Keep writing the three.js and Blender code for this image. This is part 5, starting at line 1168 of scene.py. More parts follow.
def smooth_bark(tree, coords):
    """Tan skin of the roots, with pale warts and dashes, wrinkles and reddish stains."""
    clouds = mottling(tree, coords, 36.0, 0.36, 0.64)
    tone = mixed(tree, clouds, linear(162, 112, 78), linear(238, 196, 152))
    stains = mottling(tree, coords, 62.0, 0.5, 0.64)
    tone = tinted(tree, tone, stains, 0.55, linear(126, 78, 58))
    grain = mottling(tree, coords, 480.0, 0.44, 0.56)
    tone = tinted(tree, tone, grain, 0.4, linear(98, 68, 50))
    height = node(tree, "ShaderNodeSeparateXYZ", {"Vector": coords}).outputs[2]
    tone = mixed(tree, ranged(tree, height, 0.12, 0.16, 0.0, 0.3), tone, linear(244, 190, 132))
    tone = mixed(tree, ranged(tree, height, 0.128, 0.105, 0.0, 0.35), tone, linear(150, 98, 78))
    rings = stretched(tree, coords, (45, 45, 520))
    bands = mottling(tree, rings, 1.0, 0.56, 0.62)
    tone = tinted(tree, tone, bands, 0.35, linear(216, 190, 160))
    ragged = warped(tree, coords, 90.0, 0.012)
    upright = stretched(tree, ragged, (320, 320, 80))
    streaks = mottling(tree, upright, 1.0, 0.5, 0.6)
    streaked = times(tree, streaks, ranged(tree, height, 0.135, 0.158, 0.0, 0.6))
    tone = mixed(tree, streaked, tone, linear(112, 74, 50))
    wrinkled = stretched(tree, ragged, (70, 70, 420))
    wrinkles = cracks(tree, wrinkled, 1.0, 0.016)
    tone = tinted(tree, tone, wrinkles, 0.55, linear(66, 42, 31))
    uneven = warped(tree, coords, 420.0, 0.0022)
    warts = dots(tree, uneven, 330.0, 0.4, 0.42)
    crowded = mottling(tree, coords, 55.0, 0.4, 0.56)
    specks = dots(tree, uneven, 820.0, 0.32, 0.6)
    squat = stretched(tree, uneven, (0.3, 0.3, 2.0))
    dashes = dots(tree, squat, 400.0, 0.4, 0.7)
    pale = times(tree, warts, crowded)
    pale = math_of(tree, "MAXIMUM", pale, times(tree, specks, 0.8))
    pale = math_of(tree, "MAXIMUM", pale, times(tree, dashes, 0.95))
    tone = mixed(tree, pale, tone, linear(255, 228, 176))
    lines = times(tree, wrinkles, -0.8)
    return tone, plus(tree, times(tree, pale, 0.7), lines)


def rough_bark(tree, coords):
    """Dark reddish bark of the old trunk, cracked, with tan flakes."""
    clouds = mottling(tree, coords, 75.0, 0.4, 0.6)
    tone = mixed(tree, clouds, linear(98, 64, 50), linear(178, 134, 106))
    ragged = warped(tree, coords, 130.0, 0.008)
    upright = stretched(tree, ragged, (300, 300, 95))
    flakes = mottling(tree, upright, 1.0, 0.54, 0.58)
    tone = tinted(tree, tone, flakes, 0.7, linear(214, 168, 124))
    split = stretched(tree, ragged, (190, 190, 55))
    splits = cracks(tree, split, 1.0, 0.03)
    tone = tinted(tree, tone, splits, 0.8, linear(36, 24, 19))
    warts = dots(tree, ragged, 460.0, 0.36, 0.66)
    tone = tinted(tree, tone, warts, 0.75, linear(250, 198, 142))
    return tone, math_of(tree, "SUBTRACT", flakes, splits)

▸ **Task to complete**
What is needed is an exact copy of the lines from the start of the listing through the line where "return tone, plus(tree, times(tree, pale, 0.7), lines)" sits, please, both end lines included and nothing more.

▸ **Solved exercise**
Keep writing the three.js and Blender code for this image. This is part 5, starting at line 1168 of scene.py. More parts follow.
def smooth_bark(tree, coords):
    """Tan skin of the roots, with pale warts and dashes, wrinkles and reddish stains."""
    clouds = mottling(tree, coords, 36.0, 0.36, 0.64)
    tone = mixed(tree, clouds, linear(162, 112, 78), linear(238, 196, 152))
    stains = mottling(tree, coords, 62.0, 0.5, 0.64)
    tone = tinted(tree, tone, stains, 0.55, linear(126, 78, 58))
    grain = mottling(tree, coords, 480.0, 0.44, 0.56)
    tone = tinted(tree, tone, grain, 0.4, linear(98, 68, 50))
    height = node(tree, "ShaderNodeSeparateXYZ", {"Vector": coords}).outputs[2]
    tone = mixed(tree, ranged(tree, height, 0.12, 0.16, 0.0, 0.3), tone, linear(244, 190, 132))
    tone = mixed(tree, ranged(tree, height, 0.128, 0.105, 0.0, 0.35), tone, linear(150, 98, 78))
    rings = stretched(tree, coords, (45, 45, 520))
    bands = mottling(tree, rings, 1.0, 0.56, 0.62)
    tone = tinted(tree, tone, bands, 0.35, linear(216, 190, 160))
    ragged = warped(tree, coords, 90.0, 0.012)
    upright = stretched(tree, ragged, (320, 320, 80))
    streaks = mottling(tree, upright, 1.0, 0.5, 0.6)
    streaked = times(tree, streaks, ranged(tree, height, 0.135, 0.158, 0.0, 0.6))
    tone = mixed(tree, streaked, tone, linear(112, 74, 50))
    wrinkled = stretched(tree, ragged, (70, 70, 420))
    wrinkles = cracks(tree, wrinkled, 1.0, 0.016)
    tone = tinted(tree, tone, wrinkles, 0.55, linear(66, 42, 31))
    uneven = warped(tree, coords, 420.0, 0.0022)
    warts = dots(tree, uneven, 330.0, 0.4, 0.42)
    crowded = mottling(tree, coords, 55.0, 0.4, 0.56)
    specks = dots(tree, uneven, 820.0, 0.32, 0.6)
    squat = stretched(tree, uneven, (0.3, 0.3, 2.0))
    dashes = dots(tree, squat, 400.0, 0.4, 0.7)
    pale = times(tree, warts, crowded)
    pale = math_of(tree, "MAXIMUM", pale, times(tree, specks, 0.8))
    pale = math_of(tree, "MAXIMUM", pale, times(tree, dashes, 0.95))
    tone = mixed(tree, pale, tone, linear(255, 228, 176))
    lines = times(tree, wrinkles, -0.8)
    return tone, plus(tree, times(tree, pale, 0.7), lines)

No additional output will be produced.